Between 1997 and 2002, Jospin did almost as well, to the point that his credibility plummeted. In 2002, Jospin lost the first round of the presidential elections and the run-off was between out-going president Jacques Chirac and the then-president of the National Front, Jean-Marie Le Pen. The drift to the right is, therefore, strongly rooted in the recent past.

At the present time, and this is also an element in the process, Marine Le Pen refuses to describe the FN as right-wing, calling it “neither Right nor Left”. Here she is in conformity with fascist organizations in the past. A fascist party and movement cannot accept the labels “right” and “left” because its vocation is to appeal to the popular classes while serving the interests of the capitalist oligarchy. For this, it must pretend to represent the “people” and to downplay any contact with powerful capitalist interests. Time will tell whether the FN will qualify as a “fascist” party, that is, as a vehicle for the imposition of a mode of authoritarian control over a population in industrial-capitalist society during a profound crisis of capitalism. It is perhaps appropriate to recall that “Nazi” meant “national-socialist” and referred to Adolf Hitler’s National Socialist German Workers’ Party.

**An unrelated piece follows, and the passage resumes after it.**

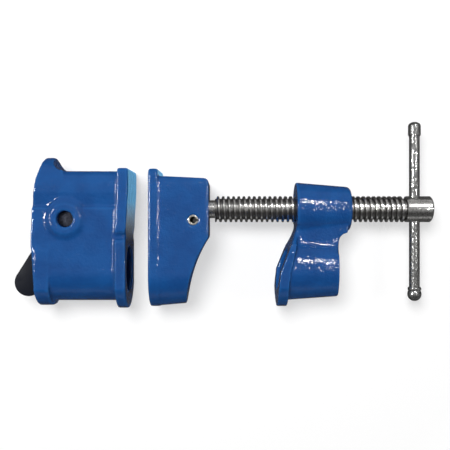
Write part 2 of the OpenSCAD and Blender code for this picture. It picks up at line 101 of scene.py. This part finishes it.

Added to all this is the fact that the major labor unions in France have been largely integrated into the structure of state power and no longer present any coherent political, anti-capitalist vision. That members of the FN have infiltrated the CGT (Confédération Générale de Travail, FO (Force Ouvrière) and other labor unions should not be a surprise. And now is the time for them to declare there is no contradiction if members of the FN are in labor unions. In fact, it will be logical that the FN assumes a more radical position than the leaders of the labor unions. In part, this is the logical culmination of the FN’s long-standing celebration of the memory of Joan of Arc on the First of May, also the “workers’ holiday”. On March 28, Fabien Engelmann, 31, Secretary of the CGT section of public employees in the town of Nilvange (Moselle) and candidate for the FN in the recent cantonal elections, was suspended as union representative. Engelmann, former member of the left parties Lutte Ouvrière (Workers’ Struggle) and Nouveau Parti Anticapitaliste (NPA), explains : “the Left has betrayed workers” and “in a week or two dozens of union members like me are going to ‘come out’ because they have realized that the FN is not the devil and that Marine Le Pen defends social programs better than Olivier Besancenot [leader of the NPA].”

The most important new element in all this is, of course, the economic situation. The temporary collapse of financial structures, the outrageous methods of saving the financial institutions with state funds, and the lack of any real solutions for the deindustrialization of western economies, means the traditional left and right parties are largely discredited.
In this situation, the FN is now in a very advantageous position. Although it, too, has no solutions, like fascist parties in the past it can claim to represent an alternative to working and middle-class people who are the most threatened by rising unemployment, declining living standards and the privatization of state services and destruction of social programs. If the economy continues to weaken, the FN can pose as a providential savior. If and when this happens, an alliance between the FN and capitalist oligarchs could result in an even more dangerous restructuring of social relations and political institutions.